Growing up as a chubby redheaded kid is a barrel of laughs. Although it is tough at times not having a soul.
3. Apparently, Canucks goalie and redhead Cory Schneider does not like being called a "ginger." What are your feelings about the term?
I think I use the term "ginger" more than most. Can't trust the lot of us, really. I had a funny thing happen to me regarding that word and the Canucks though. I was leaving Rogers Arena after the first game of the Sharks series against the Canucks in 2011 and we had won the game. I was wearing a Canucks jersey and there was another fan on the street corner in a Canucks jersey giving high fives to everyone. When I went to high five him he stopped and was like, "No way man. You're a ginger." I was going to say something, but then realized that he was A) dead serious, B) wearing a Sedin jersey, and C) completely unaware of how funny I found this. Perhaps he and [Raffi] Torres can have a chat one day.

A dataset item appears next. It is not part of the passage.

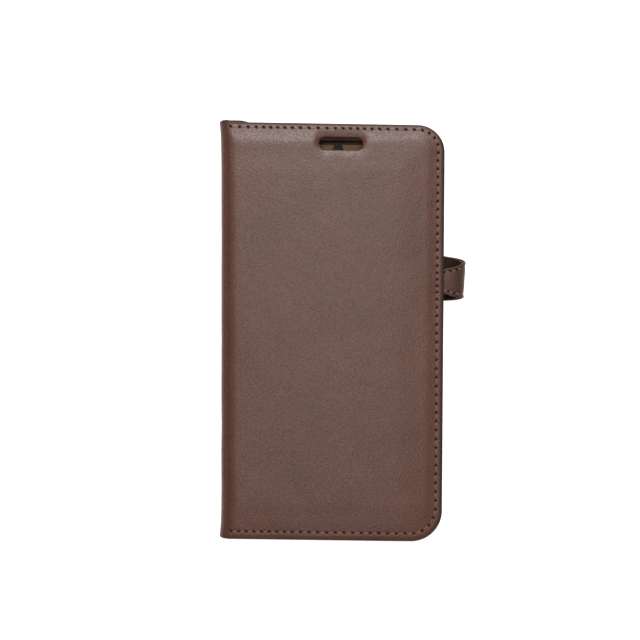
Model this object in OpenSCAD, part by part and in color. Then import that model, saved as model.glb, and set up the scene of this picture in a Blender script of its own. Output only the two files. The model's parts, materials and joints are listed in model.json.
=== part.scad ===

4. Going from the plaid shirt, jeans and farm-friendly world of Heartland to the futuristic sci-fi setting of Continuum, did you have to get into a different kind of headspace?
For sure. The location change is actually quite helpful. Heartland shoots outside of Calgary where I grew up. It has a very laid back southern Alberta feel, both on and off set, which comes in handy. Whereas my parts on Continuum were shot in South Delta, in part amidst flaming wreckage and explosions going off. Makes the whole changeup a lot easier.
5. Does your acting career influence the type of songs you write as a musician?
Certainly the experiences from time to time make their way over. The acting puts me in situations and locations that I otherwise wouldn't be in. Though more specifically, one song off of my recent album was written from the point of view of a character I was playing at the time. It just fit. Drum roll for the shameless plug... you can check it out here at wesmack.com.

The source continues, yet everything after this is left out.